WHAT THE TASK ASKS >>
Gather all lines in the data that hold the string "bodies".

--- Start ---

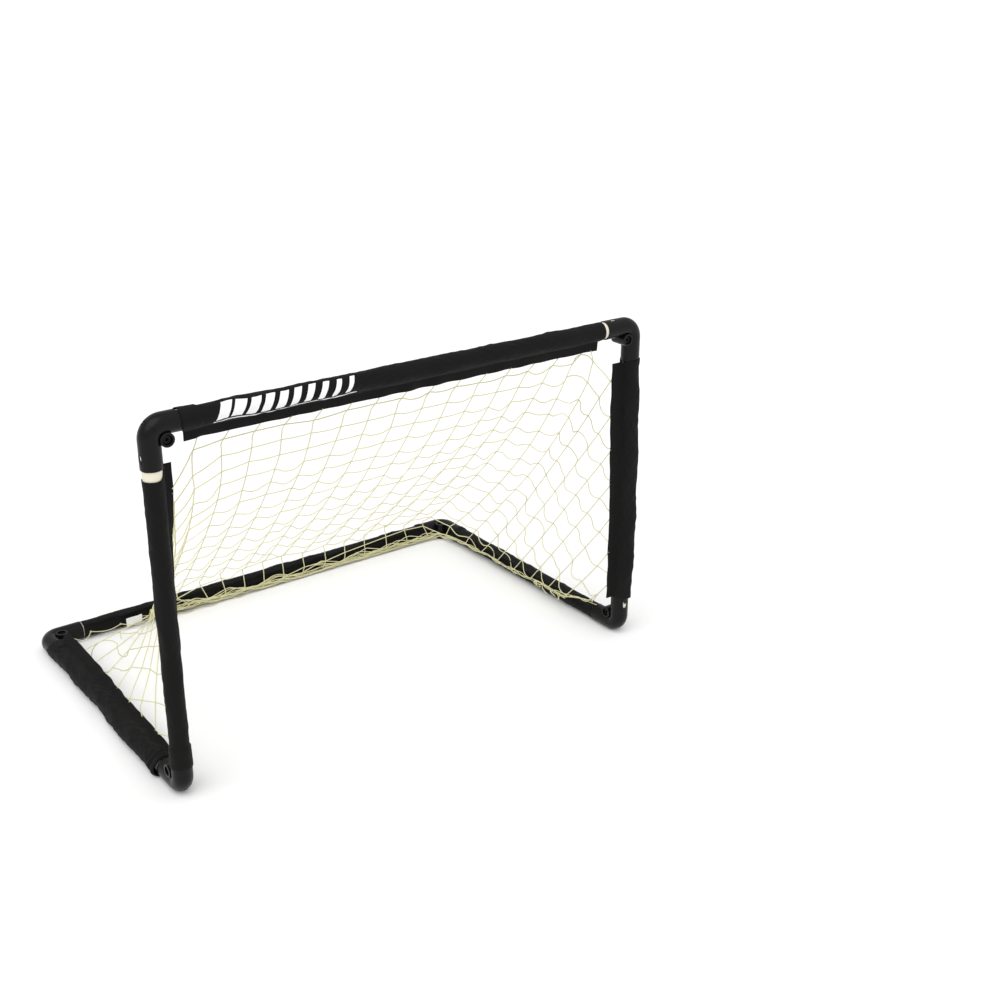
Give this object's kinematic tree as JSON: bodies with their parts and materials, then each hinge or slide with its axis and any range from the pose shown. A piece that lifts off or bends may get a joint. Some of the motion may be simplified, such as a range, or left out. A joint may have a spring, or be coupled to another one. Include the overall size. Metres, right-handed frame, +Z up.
{
  "type": "pop up goal",
  "caption": "Small folding garden goal: plastic tubes in fabric sleeves, joined by folding corners, with a knotted net from the crossbar to the base.",
  "frame": {"origin": "on the ground, under the middle of the goal's overall box", "axes": "+Z up, the mouth faces -Y, the base runs back towards +Y, +X is the right-hand side seen from in front of the mouth"},
  "size_m": [0.9, 0.6, 0.6],
  "materials": {
    "corner_plastic": "black moulded plastic, satin gloss",
    "pin_plastic": "black moulded hollow rivet",
    "tube_plastic": "cream white extruded pipe",
    "sleeve_fabric": "black woven nylon, wrinkled, with a sewn fin",
    "net_twine": "pale cream yellow knotted twine",
    "tag_fabric": "white blank sewn label"
  },
  "bodies": {
    "base": {"care_tag": "tag_fabric", "front_left_corner_lug": "corner_plastic", "front_left_hinge_pin": "pin_plastic", "front_right_corner_lug": "corner_plastic", "front_right_hinge_pin": "pin_plastic", "left_side_bar_sleeve": "sleeve_fabric", "left_side_bar_tube": "tube_plastic", "net_back": "net_twine", "net_gather": "net_twine", "net_left": "net_twine", "net_right": "net_twine", "net_tie": "net_twine", "rear_bar_sleeve": "sleeve_fabric", "rear_bar_tube": "tube_plastic", "rear_left_corner_fork": "corner_plastic", "rear_left_corner_lug": "corner_plastic", "rear_left_hinge_pin": "pin_plastic", "rear_right_corner_fork": "corner_plastic", "rear_right_corner_lug": "corner_plastic", "rear_right_hinge_pin": "pin_plastic", "right_side_bar_sleeve": "sleeve_fabric", "right_side_bar_tube": "tube_plastic"},
    "front_frame": {"crossbar_sleeve": "sleeve_fabric", "crossbar_tube": "tube_plastic", "front_left_corner_fork": "corner_plastic", "front_right_corner_fork": "corner_plastic", "left_post_sleeve": "sleeve_fabric", "left_post_tube": "tube_plastic", "right_post_sleeve": "sleeve_fabric", "right_post_tube": "tube_plastic", "top_left_corner_fork": "corner_plastic", "top_left_corner_lug": "corner_plastic", "top_left_hinge_pin": "pin_plastic", "top_right_corner_fork": "corner_plastic", "top_right_corner_lug": "corner_plastic", "top_right_hinge_pin": "pin_plastic"}
  },
  "joints": [
    {"name": "frame_fold", "type": "hinge", "parent": "base", "child": "front_frame", "pos_m": [0, -0.264, 0.036], "axis": [-1, 0, 0], "range_deg": [0, 90], "deforming": ["net_back", "net_left", "net_right"]}
  ]
}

--- End ---

CORRECT ANSWER >>
Give this object's kinematic tree as JSON: bodies with their parts and materials, then each hinge or slide with its axis and any range from the pose shown. A piece that lifts off or bends may get a joint. Some of the motion may be simplified, such as a range, or left out. A joint may have a spring, or be coupled to another one. Include the overall size. Metres, right-handed frame, +Z up.
  "bodies": {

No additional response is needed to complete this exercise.